Books turn scattered information into a form attention can hold

Ann Patchett does not deny that technology has changed attention or information. She asks whether books remain relevant in what she calls a “golden age of technology,” then answers by distinguishing information from form.

Her image is simple: every piece of information coming from a computer or phone is a single thread. At any given moment, a person is holding countless threads, ranging in quality from vital to worthless. A novelist’s work is to take those threads and weave them into a tapestry. Patchett’s examples — maidens, unicorns, pear trees — make the point that fiction is not merely information in longer sentences. It is arrangement, pattern, and imaginative structure.

That distinction carries the argument about why novels still matter. They put readers inside another person’s life, which is how Patchett says they teach empathy. They also define history by showing how people have changed and will continue to change. She invokes Harriet Beecher Stowe and John Updike at that point, without elaborating further on the comparison.

The same distinction carries her argument about attention. Books help develop and preserve what she calls a “long-format brain.” The problems of the world, she argues, cannot be seen “one thread at a time,” and they cannot be solved that way either. Reading strengthens the capacity to think with depth and complexity; she contrasts that capacity with consuming thought in units of 280 characters at a time.

Patchett does not frame this as an instant cure. Returning to novels after time away may feel strange, she says. Her advice is to stay with it. What a reader puts in is what the reader gets back.

The solitary act becomes a way to connect

One of the surprises of owning Parnassus, Ann Patchett says, is that people do not come in only for books. Reading is solitary, but in her experience the bookstore has shown that reading can become a means of connection.

She gives concrete examples. The store’s monthly book club has grown so large that it has been split into three sections. There is also a classics book club and a romance book club. Once a year, those two groups meet in the middle and read a classic romance; most recently, that book was Pride and Prejudice.

Author events have ranged from Jeff Kinney to Percival Everett to Barbara Kingsolver to R.F. Kuang to Ina Garten to Bono. Patchett’s point is not the celebrity of the guests but the breadth of the readership. Presidential histories and mysteries alike give people a starting point for conversation. The conversations may begin with books, she says, but they go everywhere.

Reading, in this account, does more than preserve attention and complexity. It interrupts isolation. Patchett describes books as shining a light that disrupts “the dark isolation” many people find themselves in. Her instruction is direct: go to a local bookstore and see it.

The bookstore becomes more than a place of sale. It is a place where the solitary act of reading gives people a reason to gather, talk, and meet others without requiring that those people already be alike.

That last point returns to the Hare Krishna in O’Hare. Patchett says that every time she changes planes there, she thinks of him: a person she feared, a person she believed she had nothing in common with, and a person whose only intention was to help her — both to find her gate and to find a force in the world larger than herself.
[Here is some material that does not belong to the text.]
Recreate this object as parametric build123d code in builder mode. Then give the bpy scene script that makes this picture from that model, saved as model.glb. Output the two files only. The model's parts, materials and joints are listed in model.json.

She now understands them as parallel figures in different faiths. He came to see himself as part of the larger human fabric through religious faith. She came to that understanding through another kind of faith, centered on books.

If she met him again, Patchett imagines sitting at the gate longer. She would ask what he was reading. She would tell him she admired the courage of his convictions. And she would thank him for helping her find her way.